------ Data for this task ------

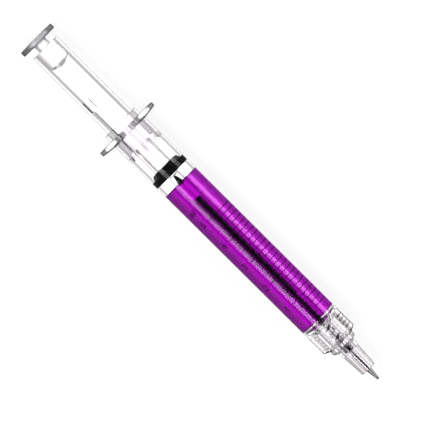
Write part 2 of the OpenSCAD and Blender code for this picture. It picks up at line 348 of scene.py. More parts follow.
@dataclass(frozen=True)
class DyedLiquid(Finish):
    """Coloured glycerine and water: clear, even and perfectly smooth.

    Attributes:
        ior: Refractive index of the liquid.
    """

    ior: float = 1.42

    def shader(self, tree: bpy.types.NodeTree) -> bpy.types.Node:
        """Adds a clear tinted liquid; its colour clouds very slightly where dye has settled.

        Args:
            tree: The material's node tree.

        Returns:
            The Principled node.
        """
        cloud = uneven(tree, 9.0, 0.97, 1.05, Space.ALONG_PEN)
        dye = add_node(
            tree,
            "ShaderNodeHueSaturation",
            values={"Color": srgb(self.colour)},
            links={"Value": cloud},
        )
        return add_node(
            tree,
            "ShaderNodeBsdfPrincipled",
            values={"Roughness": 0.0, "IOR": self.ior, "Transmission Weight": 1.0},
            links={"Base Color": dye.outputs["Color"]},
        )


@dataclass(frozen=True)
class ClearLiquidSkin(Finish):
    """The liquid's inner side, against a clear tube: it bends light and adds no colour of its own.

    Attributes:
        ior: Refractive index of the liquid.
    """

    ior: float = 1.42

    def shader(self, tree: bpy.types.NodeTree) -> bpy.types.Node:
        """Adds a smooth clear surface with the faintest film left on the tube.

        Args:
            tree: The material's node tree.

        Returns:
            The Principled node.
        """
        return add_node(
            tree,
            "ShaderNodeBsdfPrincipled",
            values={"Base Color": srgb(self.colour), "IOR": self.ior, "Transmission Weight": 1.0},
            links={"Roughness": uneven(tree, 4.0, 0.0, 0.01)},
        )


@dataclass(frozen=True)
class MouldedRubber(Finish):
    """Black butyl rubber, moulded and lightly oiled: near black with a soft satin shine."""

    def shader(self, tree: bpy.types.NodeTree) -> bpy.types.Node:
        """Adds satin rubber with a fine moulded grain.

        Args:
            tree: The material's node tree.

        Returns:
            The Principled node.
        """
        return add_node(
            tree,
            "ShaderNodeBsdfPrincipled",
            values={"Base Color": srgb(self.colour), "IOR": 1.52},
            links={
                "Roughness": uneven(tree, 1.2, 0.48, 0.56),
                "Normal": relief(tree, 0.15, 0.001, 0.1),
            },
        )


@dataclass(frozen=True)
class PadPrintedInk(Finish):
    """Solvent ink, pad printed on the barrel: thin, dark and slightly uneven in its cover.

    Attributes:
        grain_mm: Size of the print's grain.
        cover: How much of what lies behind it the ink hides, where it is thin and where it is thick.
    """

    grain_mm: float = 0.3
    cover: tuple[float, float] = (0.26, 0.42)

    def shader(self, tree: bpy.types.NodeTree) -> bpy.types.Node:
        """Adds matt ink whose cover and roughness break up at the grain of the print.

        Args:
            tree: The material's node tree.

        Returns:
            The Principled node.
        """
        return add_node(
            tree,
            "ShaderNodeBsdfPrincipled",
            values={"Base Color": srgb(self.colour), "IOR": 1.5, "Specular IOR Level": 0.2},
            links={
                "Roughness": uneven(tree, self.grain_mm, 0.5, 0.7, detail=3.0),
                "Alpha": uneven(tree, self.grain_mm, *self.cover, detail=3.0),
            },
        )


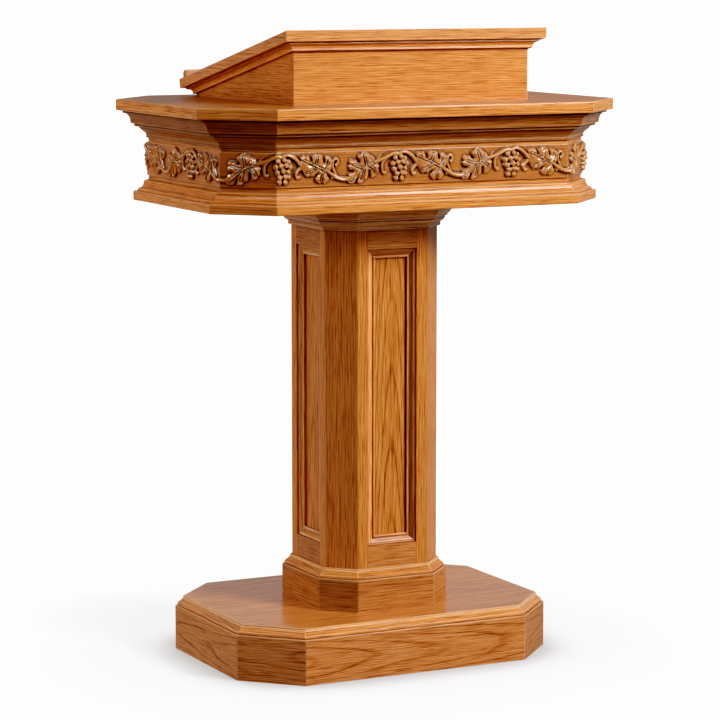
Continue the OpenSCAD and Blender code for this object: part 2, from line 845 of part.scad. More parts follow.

------

→ Goal of the exercise
Pull out all lines from the entries above in which the word "OpenSCAD" appears.

→ Solution to the problem
Write part 2 of the OpenSCAD and Blender code for this picture. It picks up at line 348 of scene.py. More parts follow.
Continue the OpenSCAD and Blender code for this object: part 2, from line 845 of part.scad. More parts follow.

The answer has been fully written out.